Thousands flee Ethiopian regional capital to overcrowded camps as troops ordered to launch assault
Thousands of people continue to flee the capital of Ethiopia’s northern region of Tigray as the federal government ordered troops to move for the “final phase” of an offensive to arrest defiant regional leaders.
Ethiopian Prime Minister Abiy Ahmed warned residents in Mekele, a densely populated city of 500,000 people, to stay indoors and disarm.
Locals would be shown “no mercy” if they did not separate themselves from the Tigray leaders, Mr Ahmed said, although his government has vowed to protect civilians.
More than 40,000 refugees - nearly half of them children - have already crossed into a remote part of Sudan where local communities and humanitarian workers struggle to provide food, shelter and care in already swollen camps.
Umm Rakouba camp, in a valley in remote part of Sudan, is already over capacity.
The camp which is meant to house 5,000 Ethiopian refugees fleeing violence from the Tigray region has now almost doubled that capacity.
An outbreak of Covid-19 outbreak in these overcrowded camps remains a very real threat.
The military are now reportedly standing at the border with Sudan and preventing people from leaving Ethiopia, according to the BBC.
The Tigray region has been the centre of increased tension and conflict over the past few weeks.
With communications and transport links severed, it is difficult to verify the true extent of the violence in the area, but reports say hundreds of people have been killed and thousands have been forced from their homes as Ethiopian government forces seize towns from the Tigray People’s Liberation Front (TPLF) party which controls the region.

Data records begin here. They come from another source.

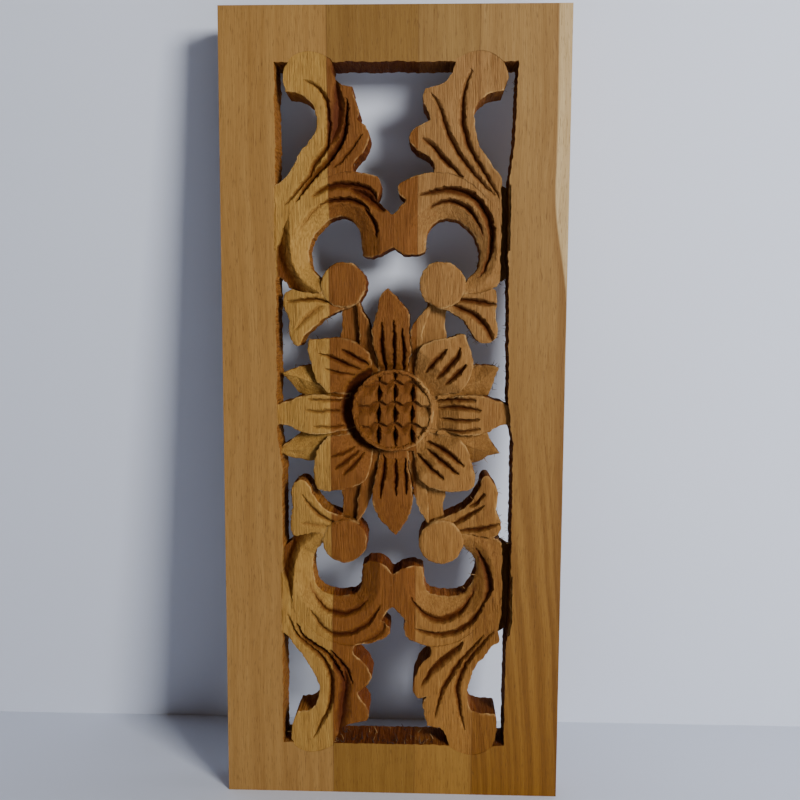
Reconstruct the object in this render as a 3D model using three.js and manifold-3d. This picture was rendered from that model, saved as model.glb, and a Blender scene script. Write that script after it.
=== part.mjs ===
// Carved fretwork grille: one thin teak board, pierced with a fretsaw and carved from its face.
// Millimetres. X runs across the panel and Z up it. The back lies flat on y = 0 and the carved
// face looks towards -Y. The origin is on the back, behind the flower at the middle.
// One quarter of the carving is drawn flat first, as (across, up, height above the back). It is
// mirrored into the other quarters, pulled here and there as by a carver's hand, and stood upright.

import * as THREE from 'three';
import { mergeVertices } from 'three/addons/utils/BufferGeometryUtils.js';
import Module from 'manifold-3d';

const wasm = await Module();
wasm.setup();

// The board and its plain border
const PANEL_WIDTH = 130;
const PANEL_HEIGHT = 302;
const PANEL_THICKNESS = 15;
const STILE_WIDTH = 20.7;
const RAIL_HEIGHT = 20.3;

// How far each carved surface lies below the face of the board
const LEAF_HEAD_DROP = 0.9;
const LEAF_TAIL_DROP = 1.7;
const SCROLL_DROP = 1.2;
const EYE_EDGE_DROP = 4.4;
const SHOULDER_FOOT_DROP = 6.5;
const BUD_DROP = 0.6;
const BUD_ROUNDING = 1.6;
const CALYX_DROP = 0.9;
const CALYX_FALL = 1.1;
const STEM_DROP = 6.5;
const SIDE_PETAL_DROP = 4;
const SIDE_PETAL_FALL = 2.5;
const PETAL_CREST_DROP = 1;
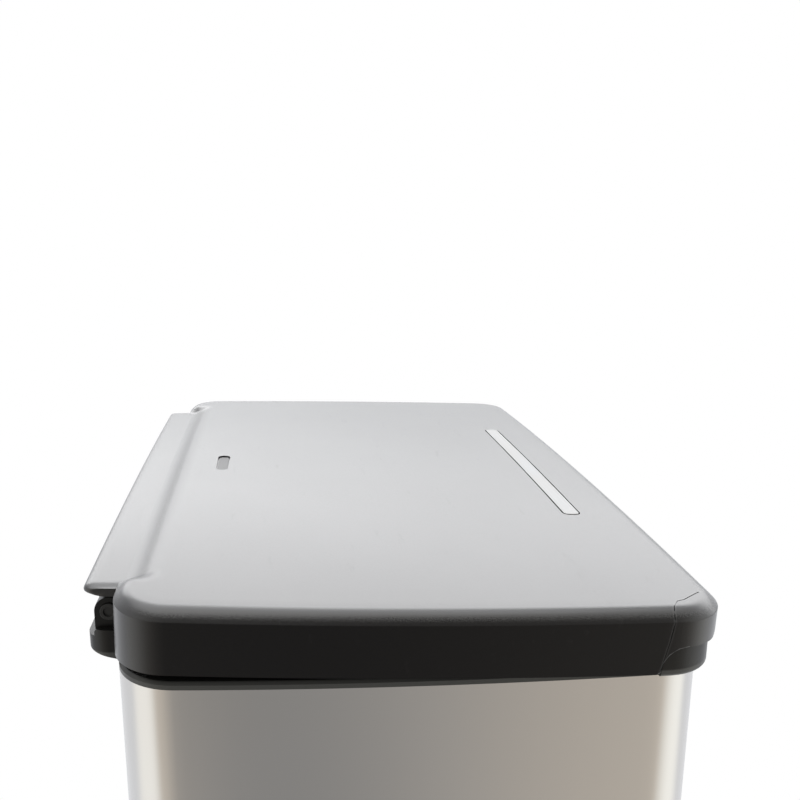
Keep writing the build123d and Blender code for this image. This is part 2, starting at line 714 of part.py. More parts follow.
# Crank: a slotted plate on the lid, with a foot under the pad
slot_near = crank_offset
slot_far = crank_offset / cos(crank_angle)
slot_middle = (slot_near + slot_far) / 2
crank_foot_top = hinge_drop + lid_crown - lid_wall - pad_drop
crank_foot_gauge = 2.0
crank_lid_plane = Plane(origin=hinge_plane.origin, x_dir=lid_plane.y_dir, z_dir=(1, 0, 0))
foot_front, foot_rear = pad_y - hinge_back - pad_width * 0.45, pad_y - hinge_back + pad_width * 0.45
with BuildPart() as crank_arm:
    with BuildSketch(hinge_plane.offset(-crank_thickness / 2)):
        arm_middle = slot_far / 2
        with Locations((-arm_middle * cos(crank_angle), -arm_middle * sin(crank_angle))):
            SlotCenterToCenter(slot_far, crank_width, rotation=lid_opening / 2)
    extrude(amount=crank_thickness)
    with BuildSketch(crank_lid_plane.offset(-crank_thickness / 2)):
        with BuildLine():
            Polyline(
                (foot_front, crank_foot_top),
                (foot_rear, crank_foot_top),
                (foot_rear + 2.0, knuckle_radius),
                (0, 0),
                (foot_front + 4.0, -knuckle_radius),
                close=True,
            )
        make_face()
    extrude(amount=crank_thickness)
    with BuildSketch(crank_lid_plane.offset(-14.0)):
        with Locations(((foot_front + foot_rear) / 2, crank_foot_top - crank_foot_gauge / 2)):
            Rectangle(foot_rear - foot_front, crank_foot_gauge)
    extrude(amount=28.0)
    with BuildSketch(hinge_plane.offset(-crank_thickness)):
        Circle(hinge_rod_radius + running_gap)
        with Locations((-slot_middle * cos(crank_angle), -slot_middle * sin(crank_angle))):
            SlotCenterToCenter(
                slot_far - slot_near + 2 * rod_play,
                2 * (rod_pin_radius + crank_slot_play),
                rotation=lid_opening / 2,
            )
    extrude(amount=2 * crank_thickness, mode=Mode.SUBTRACT)
    with BuildSketch(lid_plane.offset(0)):
        with Locations((-crank_screw_x, pad_y), (crank_screw_x, pad_y)):
            Circle(screw_radius + screw_clearance)
    extrude(amount=-hinge_drop, mode=Mode.SUBTRACT)

with BuildPart() as crank_screws:
    for x in (-crank_screw_x, crank_screw_x):
        foot_low = lid_crown - lid_wall - pad_drop - crank_foot_gauge
        add(
            pan_screw(
                lid_plane.from_local_coords((x, pad_y, foot_low)),
                lid_plane.z_dir,
                crank_foot_gauge + pad_drop - 0.5,
            )
        )

# Push rod: a flat bar with a fork at its top, and the arm that works the damper
damper_arm_z = damper_bottom + damper_length + 26.0
rod_bottom = lever_pin_z - lever_pin_radius - 2.0
with BuildPart() as push_rod:
    with BuildSketch(Plane.XY.offset(rod_bottom)):
        with Locations((0, rod_y)):
            Rectangle(rod_width, rod_depth)
    extrude(amount=rod_pin_z + rod_pin_radius + 2.0 - rod_bottom)
    with BuildSketch(Plane.XY.offset(rod_pin_z - fork_depth)):
        with Locations((0, rod_y)):
            Rectangle(crank_thickness + 2 * fork_gap, 2 * rod_depth)
    extrude(amount=2 * fork_depth, mode=Mode.SUBTRACT)
    with BuildSketch(Plane.XY.offset(damper_arm_z)):
        with Locations(((damper_x + damper_rod_radius + 2.0) / 2, rod_y)):
            Rectangle(damper_x + damper_rod_radius + 2.0, rod_depth)
    extrude(amount=damper_arm_thickness)
    for z, radius in ((rod_pin_z, rod_pin_radius), (lever_pin_z, lever_pin_radius)):
        with BuildSketch(Plane.YZ.offset(-rod_width)):
            with Locations((rod_y, z)):
                Circle(radius + pilot_gap)
        extrude(amount=2 * rod_width, mode=Mode.SUBTRACT)
    with BuildSketch(Plane.XY.offset(damper_arm_z)):
        with Locations((damper_x, rod_y)):
            Circle(damper_rod_radius + pilot_gap)
    extrude(amount=damper_arm_thickness, mode=Mode.SUBTRACT)


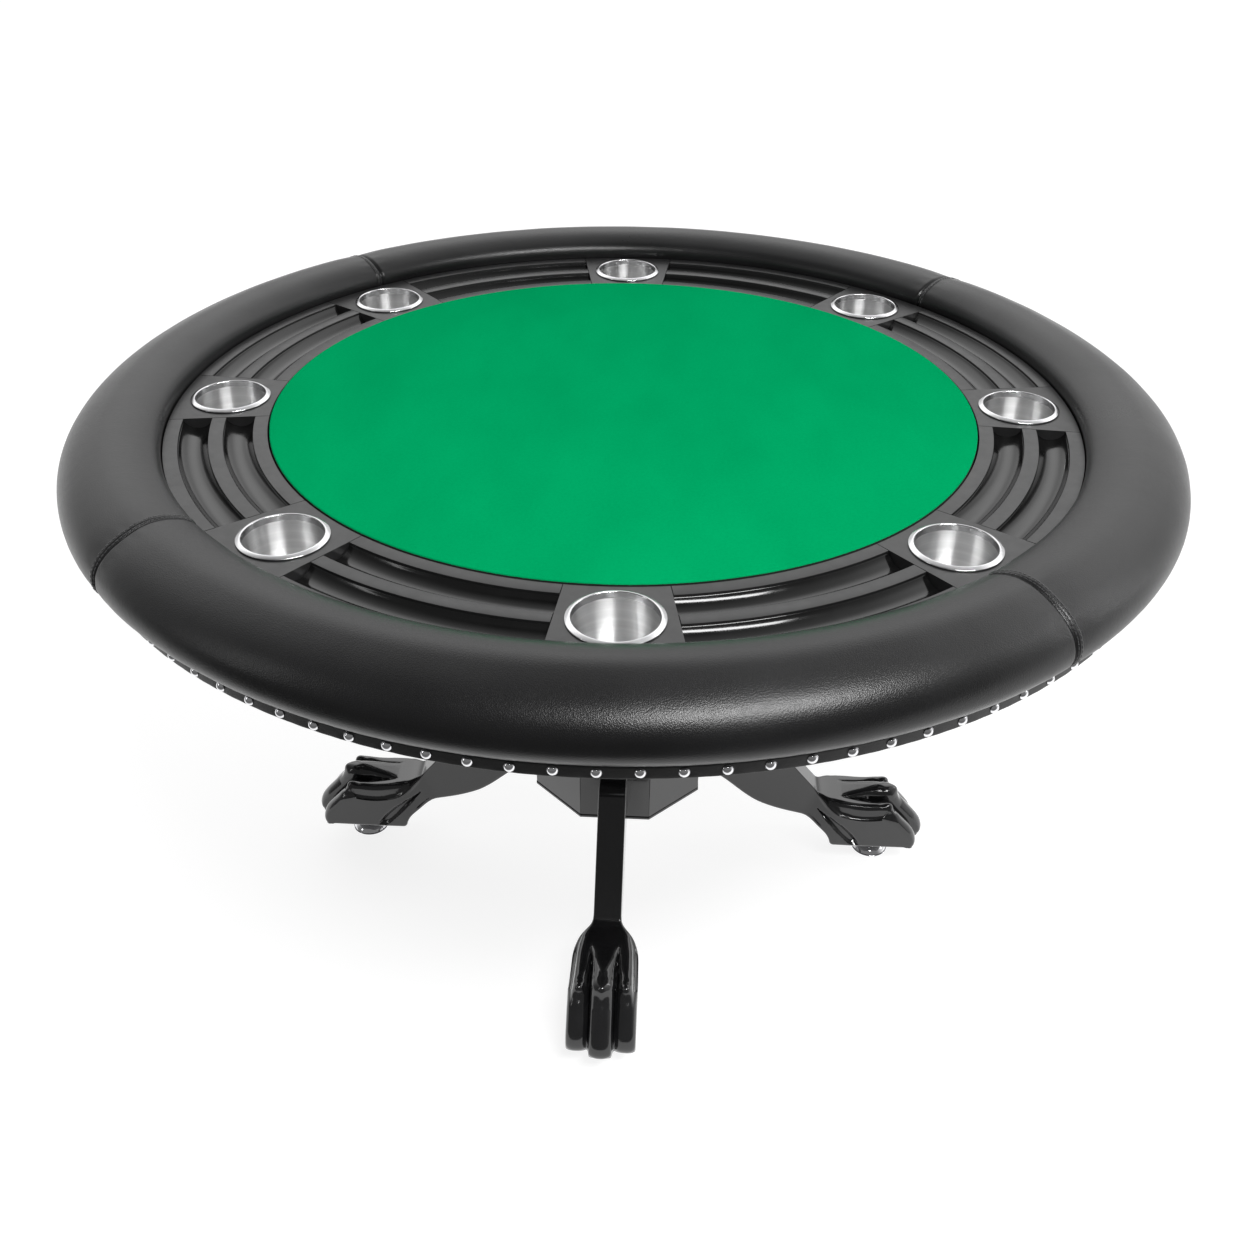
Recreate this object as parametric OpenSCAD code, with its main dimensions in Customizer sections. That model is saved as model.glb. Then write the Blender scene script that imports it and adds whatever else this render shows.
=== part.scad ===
// Round card table: padded rail, cup and chip track, cloth field, staved pedestal with four clawed legs.
// Millimetres, +Z up. The origin is on the floor, on the table's centre line.

/* [Overall] */
// Outer diameter over the padded rail
table_d = 1397; // [1380:1:1410]
// Height of the track's flat top above the floor
track_z = 750; // [745:1:760]
// Turn of the pedestal under the top, in degrees
base_turn = -2; // [-10:0.5:10]

/* [Playing field] */
// Radius of the cloth field
cloth_r = 449.5; // [448:0.5:450]
// How far the cloth stands above the track
cloth_rise = 2.5; // [2:0.1:3]
// Thickness of the playing board
board_t = 17.8; // [15:0.1:18]
// Thickness of the foam under the cloth
pad_t = 3; // [2:0.1:3.2]

/* [Track] */
// Number of cup stations, and of chip racks between them
station_count = 8; // [8]
// Half of the angle that one cup station covers
station_half = 7; // [6.8:0.05:7.2]
// Inner radius of the track
track_in_r = 451; // [450.5:0.1:451.2]
// Outer radius of the track
track_out_r = 576.5; // [575:0.1:576.6]
// Depth of the racks and cup blocks
track_t = 34; // [30:1:34]
// Radius of the middle of the inner chip channel
channel_1_r = 487; // [486:0.5:488]
// Radius of the middle of the outer chip channel
channel_2_r = 540.5; // [540:0.5:541]
// Width of a chip channel
channel_w = 36; // [34:0.5:37]
// Depth of a chip channel
channel_t = 13; // [11:0.5:14]

/* [Cups] */
// Radius of the circle the cups stand on
cup_circle_r = 511.3; // [510:0.1:512]
// Outer radius of a cup's rim
cup_rim_r = 51; // [50:0.1:52]
// Inner radius of a cup
cup_in_r = 44.6; // [43:0.1:45]
// Depth of a cup below the track
cup_t = 61; // [58:0.5:62]

/* [Rail] */
// Height of the rail's crown above the track
rail_rise = 35; // [33:0.5:37]
// Height of the band with the nails, under the rail
band_t = 15.5; // [15:0.5:17]
// Number of foam blocks under the cover
foam_count = 32; // [24:4:40]
// Number of nails
nail_count = 105; // [90:1:110]
// Radius of a nail's head
nail_r = 5.5; // [4.5:0.1:6]

/* [Pedestal and legs] */
// Distance from the column's axis to each of its eight faces
column_face = 122; // [118:1:124]
// Thickness of the staves
stave_t = 18; // [15:1:20]
// Height of the column's base plate above the floor
base_z = 142; // [140:1:147]
// Thickness of a leg
leg_t = 38; // [36:0.5:40]
// Width of a paw
paw_w = 91; // [88:0.5:94]
// Radius of the circle the levelers stand on
leveler_r = 400; // [395:1:404]

/* [Hidden] */
rail_out_r = table_d / 2;
gap = 0.2;               // between glued or screwed faces
deck_top = track_z - 49.5;
deck_bottom = deck_top - band_t;
deck_r = 675;
seam_az = [-50, 40, 131.5, 218.5, 310]; // directions of the seams of the rail's cover, the first one twice
cover_t = 1.6;
station_step = 360 / station_count;
cup_hole_r = 46.6;
cup_wall = 0.8;
sole_z = 38;
stem_r = 6;
column_top = deck_bottom - 20;
base_plate_t = 6;
rail_bolt_r = 625;
plate_bolt_r = 175;
leg_bolt_z = [220, 360];
LEG_NAMES = ["front", "right", "back", "left"];

// ---- curves ----
// A point on a cubic curve through c[0] and c[3], and the unit normal on its left side.
function curve_at(c, t) = pow(1 - t, 3) * c[0] + 3 * t * pow(1 - t, 2) * c[1]
    + 3 * t * t * (1 - t) * c[2] + pow(t, 3) * c[3];
function slope_at(c, t) = pow(1 - t, 2) * (c[1] - c[0]) + 2 * t * (1 - t) * (c[2] - c[1])
    + t * t * (c[3] - c[2]);
function left_of(d) = [-d[1], d[0]] / norm(d);
// Points along a chain of cubic curves, moved sideways by out; the last point is left out.
function chain(cs, steps, out = 0) = [for (c = cs) for (i = [0:steps - 1])
    curve_at(c, i / steps) + out * left_of(slope_at(c, i / steps))];
function reversed(a) = [for (i = [len(a) - 1:-1:0]) a[i]];

// ---- rail ----
// Outer face of the rail from its inner foot, over the crown and round the nose to the band.
rail_steps = 9;
rail_bottom = -47.5;
rail_curves = [
    [[577.8, 0], [576.2, 8], [577.8, 17], [587, 22.8]],
    [[587, 22.8], [600, 31], [622, rail_rise + 4.2], [645, 31.5]],
    [[645, 31.5], [668.5, 23.7], [rail_out_r, 8], [rail_out_r, -20]],
    [[rail_out_r, -20], [rail_out_r, -32], [689.5, -41.5], [679, rail_bottom]]
];
rail_foot = [577.8, -30];
rail_tuck = [655, rail_bottom];
core_in_r = 585;
core_out_r = 668;
core_top = -12;
core_bottom = rail_bottom + 2;

function cover_face(inset) = concat(
    [rail_foot + [inset, 0]],
    chain(rail_curves, rail_steps, -inset),
    [[679, rail_bottom + inset], rail_tuck + [0, inset]]
);

module rail_cover(k) {
    color([0.05, 0.05, 0.055])
        translate([0, 0, track_z])
            rotate([0, 0, seam_az[k - 1] + 0.02])
                rotate_extrude(angle = seam_az[k] - seam_az[k - 1] - 0.04, $fn = 180)
                    polygon(concat(cover_face(0), reversed(cover_face(cover_t))));
}

// The foam is cut in short blocks that are glued side by side.
module rail_foam() {
    skin = cover_t + 0.4;
    block = 360 / foam_count;
    color([0.75, 0.75, 0.7])
        for (k = [0:foam_count - 1])
            translate([0, 0, track_z])
                rotate([0, 0, seam_az[0] + k * block + 0.02])
                    rotate_extrude(angle = block - 0.04, $fn = 180)
                        polygon(concat(
                            [rail_foot + [skin, 0]],
                            chain(rail_curves, rail_steps, -skin),
                            [
                                [678, core_bottom + gap],
                                [core_out_r + gap, core_bottom + gap],
                                [core_out_r + gap, core_top + gap],
                                [core_in_r - gap, core_top + gap],
                                [core_in_r - gap, rail_foot[1]]
                            ]));
}

module rail_core() {
    color([0.72, 0.58, 0.4])
        translate([0, 0, track_z])
            difference() {
                rotate_extrude($fn = 180)
                    polygon([
                        [core_in_r, core_bottom], [core_out_r, core_bottom],
                        [core_out_r, core_top], [core_in_r, core_top]
                    ]);
                for (k = [0:7])
                    rotate([0, 0, 22.5 + k * 45])
                        translate([rail_bolt_r, 0, core_bottom - 1])
                            cylinder(r = 4.4, h = 31, $fn = 24);
            }
}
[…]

Refugees from neighbouring Eritrea have been caught up in fighting close to camps of nearly 100,000.
The United Nations has urged immediate access for humanitarian aid as food and other vital supplies begin to run out in the Tigray region of 6 million people.
“We cannot keep social distancing here in the camp,” said Mohammed Rafik Nasri, from the UN refugee agency.
“It is really challenging among the several issues in need that are growing because the number is growing. Today we are receiving a convoy of 1,000 arriving in the camp. And shelter is one of the biggest challenges that we have at the moment.”
One refugee Atsbaha Gtsadik said: “It makes me so sad. The country has no peace. You see one tribe killing another. It is so hard.”
Fighting is thought to have that erupted on November 4 between central government forces and the heavily armed regional TPLF.
The TPLF which once dominated Ethiopia’s government have been sidelined under Mr Abiy’s - last year’s Nobel Peace Prize winner - rule.
The two governments now regard each other as illegal.
The fighting threatens to destabilise Ethiopia, which has been described as the linchpin of the strategic Horn of Africa.
Abiy, has rejected international “interference.”
His government has said three high-level African Union envoys for the conflict can meet with him, but not with the Tigray leaders.